Since the collapse of Apartheid in the 1990s, South Africa has struggled to deal with the social and economic problems stemming from the era. One of the biggest is housing. Over the past few decades, migration into urban areas has rapidly increased, and housing has failed to keep pace. In the informal settlements on the edges of cities, residents continue to build their own accommodation from cheap materials. Water and other essentials are hard to come by; violence and crime prevalent; homes vulnerable to flooding; and sanitation poor.
“There’s not enough land. We need a denser scheme, which is how they used to make cities”
Through the Reconstruction and Development Program (RDP), first announced in 1994, the South African government has subsidised home-building for citizens. Although it has built over four million units, there are still huge shortages. The city of Cape Town recently estimated there to be a housing backlog of 350,000 in the city. However, in October 2017, critics suggested that at the current growth rate in Khayelitsha, a township on the Cape Flats, residents will have to wait 60 years for a house.
Brillembourg’s idea is to transform the slum shacks themselves into durable houses. If successful, it could be replicated across the country, helping to alleviate its housing crisis.
After visiting Khayelitsha, Brillembourg proposed that government should make use of the existing informal settlements, rather than fixate on offering every citizen a plot of land for a suburban-style house.
“Pretty much everyone is convinced that (RDP housing) cannot be done anymore,” said Brillembourg. “There’s not enough land. We need a denser scheme, which is how they used to make cities around the world – like in New York or London.”
U-TT worked with the community in Khayelitsha on a new prototype for two-storey, narrow buildings made from cheap but durable materials. This would allow more people to be housed in a particular area, whilst also preserving the model of one family per shack. In 2014, they erected a house for Phumezo Tsibanto, a community leader. The resulting building was more durable, warmer, cleaner, and didn’t flood during heavy rains.
With this original shack serving as a demonstration of the concept’s viability, U-TT has now built 24 buildings, called “Empower Shacks”, with plans to eventually complete 72. The two-storey structures have permanent footprints and are built back-to-back and side-to-side in dense, terrace-like rows. They are built in eight different sizes, with core sanitation and kitchen facilities which can then be upgraded over time according to residents’ preference and financial capability.
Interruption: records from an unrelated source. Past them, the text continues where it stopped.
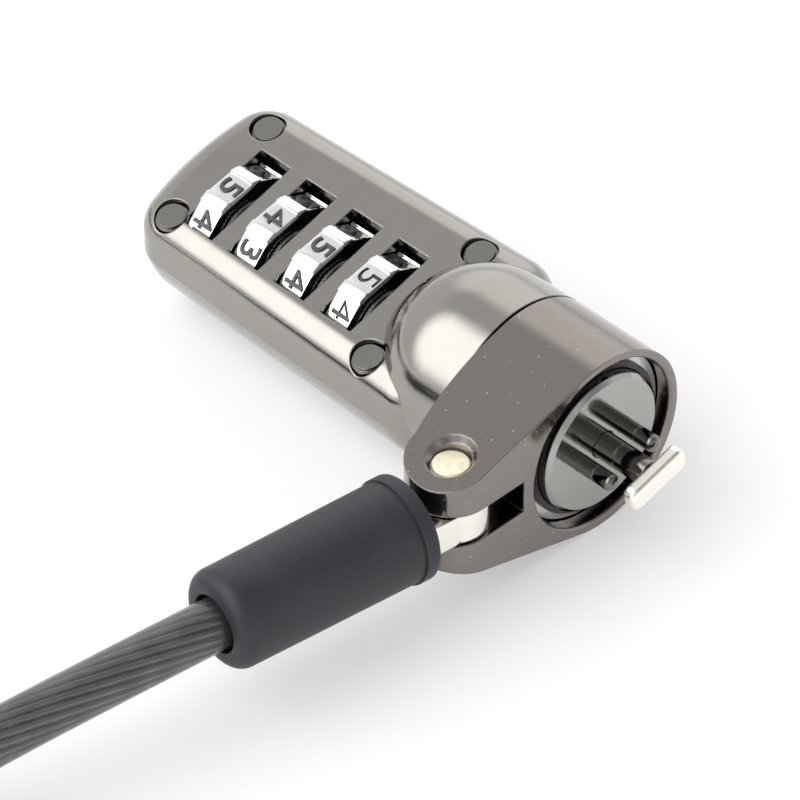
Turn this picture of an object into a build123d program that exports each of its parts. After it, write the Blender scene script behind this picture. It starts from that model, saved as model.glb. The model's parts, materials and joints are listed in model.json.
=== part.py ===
from build123d import *
from math import cos, pi, radians, sin, sqrt, tan
import os

# Laptop cable lock, in millimetres. +X runs along the barrel, out of the nose. The origin is on the
# barrel's axis in the plane of the nose. The lock lies on a table at z = FLOOR: its cable lug
# points level along -Y, and its dial housing is rolled about the barrel's axis.

# ---- driving dimensions ----
ROLL = 15.2  # how far the dial housing is rolled about the barrel, degrees
BARREL_R = 9.42  # barrel, dome and cable collar
FLOOR = -BARREL_R
RUN = 0.08  # running clearance, radial

FACE_Z = 4.5  # dial face above the barrel's axis
HULL_DEPTH = 9.1  # the lower shell below the barrel's axis
FRONT_HALF_W = 10.4  # half width of the housing at its front
REAR_HALF_W = 9.5  # and at its rear corner posts
HOUSING_FRONT = -13.4
HOUSING_REAR = -52.8
DOME_X = -14.8  # centre of the dome
CORNER_R = 4.2
REAR_BOW = 1.5
REAR_ROUND = 5.5  # how far the lower shell's rear end rounds up
SHOULDER_R = 3.1

PITCH = 6.0  # between dials
DIAL_COUNT = 4
DIAL_1_X = -44.9  # middle of the rearmost dial
DIAL_W = 2.8
DIAL_R = 6.55  # over the ribs
DIAL_FLAT = 6.2  # from the axis to a digit flat
DIAL_BORE_R = 4.1
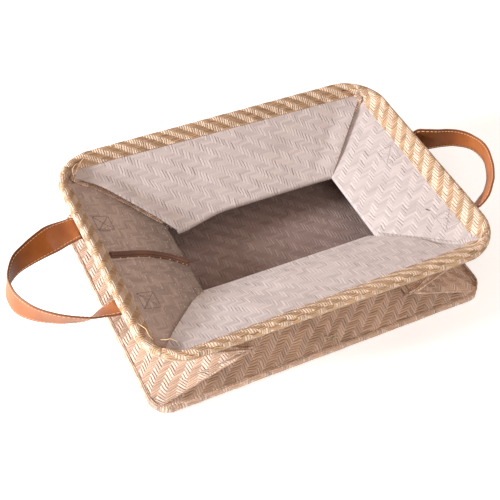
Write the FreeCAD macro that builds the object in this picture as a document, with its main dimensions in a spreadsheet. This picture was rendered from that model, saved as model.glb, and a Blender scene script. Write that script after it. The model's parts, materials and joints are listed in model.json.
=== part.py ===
"""Collapsible woven storage bin: rim ring, base, eight folding half walls, gussets and strap handles.

Frame: origin at the centre of the base's underside, +Z up, +X along the length, -Y towards the front.
It is modelled part folded, with every wall creased inwards at mid height.
"""
import FreeCAD, Part
import Sketcher
import math
import os

DRIVING = {
    # whole bin
    "rim_length": 380.0,
    "rim_width": 280.0,
    "rim_corner": 46.0,
    "roll_radius": 4.25,
    "wire_radius": 1.5,
    "wire_play": 0.2,
    "hinge_inset": 5.0,
    "roll_above_hinge": 4.85,
    "base_hinge_height": 7.6,
    # half walls: hinge to crease, and how far they lean inwards at rest
    "front_half": 94.2,
    "layer_step": 4.0,
    "front_lean": 68.7,
    # layers of a half wall
    "cover_thick": 1.1,
    "board_thick": 1.8,
    "lining_thick": 0.5,
    "board_inset": 3.0,
    "crease_gap": 1.0,
    # trapezoid outline of a front or back half wall
    "front_rim_gap": 3.5,
    "shoulder_rise": 8.5,
    "front_top_cut": 33.5,
    "front_shoulder_cut": 14.5,
    "front_crease_cut": 110.0,
    # rectangle outline of a left or right half wall
    "side_rim_gap": 1.2,
    "side_end_gap": 4.0,
    "side_corner": 35.0,
    # base
    "base_overhang": 1.4,
    "base_corner": 20.0,
    "base_upstand": 7.0,
    "base_board_inset": 5.0,
    "base_board_thick": 2.0,
    # hem of the outer weave, turned in over the lining
    "hem_thick": 0.8,
    "hem_width": 13.0,
    "hem_start": 3.0,
    "front_hem_cut": 34.0,
    "side_hem_cut": 24.0,
    "hem_flare": 9.0,
    # corner gussets
    "gusset_thick": 1.2,
    "gusset_gap": 0.3,
    "gusset_start": 27.0,
    "gusset_corner_cut": 3.0,
    "gusset_end_cut": 0.5,
    "gusset_depth": 64.0,
    "gusset_crease_gap": 2.2,
    # strap handles
    "strap_width": 25.0,
    "strap_thick": 2.0,
    "strap_spread": 53.0,
    "left_strap_leg": 15.0,
    "right_strap_leg": 1.0,
    "strap_root_low": 73.0,
    "strap_root_start": 188.5,
    "strap_root_end": 206.0,
    "strap_band_start": 205.0,
    "strap_band_low": 59.5,
    "strap_end_start": 2.0,
    "strap_end_length": 40.0,
    "left_handle_shift": -4.0,
    "right_handle_shift": -20.0,
    # box stitches that hold the strap ends, seen on the lining
    "stitch_size": 21.0,
    "stitch_thread": 0.7,
    "stitch_start": 19.0,
    # bound seam inside the left wall
    "binding_width": 4.0,
    "binding_thick": 1.8,
    "binding_start": 17.0,
    "binding_shift": 0.5,
}

doc = FreeCAD.newDocument("storage_bin")
sheet = doc.addObject("Spreadsheet::Sheet", "Sizes")
for row, (alias, number) in enumerate(DRIVING.items(), start=1):
    sheet.set(f"A{row}", alias)
    sheet.set(f"B{row}", str(number))
    sheet.setAlias(f"B{row}", alias)
doc.recompute()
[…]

“When we build, we build the shell, and the community finishes and fits the inside,” said Brillembourg. “Because we know it’s going to take a long time to really put their kitchens, their bathrooms, their installations inside. They can still move in and you get them out of the slum condition quickly.”
Consultation and collaboration
Redevelopment requires mediation, as residents want to continue to live near their neighbours and have a say in how their new homes are built. To this end, U-TT developed a digital tool that allows residents to be woven into the planning process for developments. Residents are able to modify the position of their house with an interactive map, automatically reconfiguring the adjacent homes to fit the new pattern. It is designed to digitalise the planning process, enable mediation between individual and community preferences and the local planning framework.
“Basically it’s an iPad with a Google Map,” said Brillembourg. “It vectorises the map, then we identify each unit and put a number and name to each: those units are then moveable, and so for each community dweller we move and change his house. The incredible thing is that the algorithm now can grab any geometry of any settlement and reconfigure it, in our set standards.”
The tool builds a 3D environment which residents use to provide feedback, and prints out a blueprint, which architects use to inform their final plans. Planners can also use it to support their decision making and test out different scenarios. Residents meet weekly with representatives from NGOs and U-TT at community meetings to plan and vote on the development, the chosen contractors, and the day-to-day running of the sites.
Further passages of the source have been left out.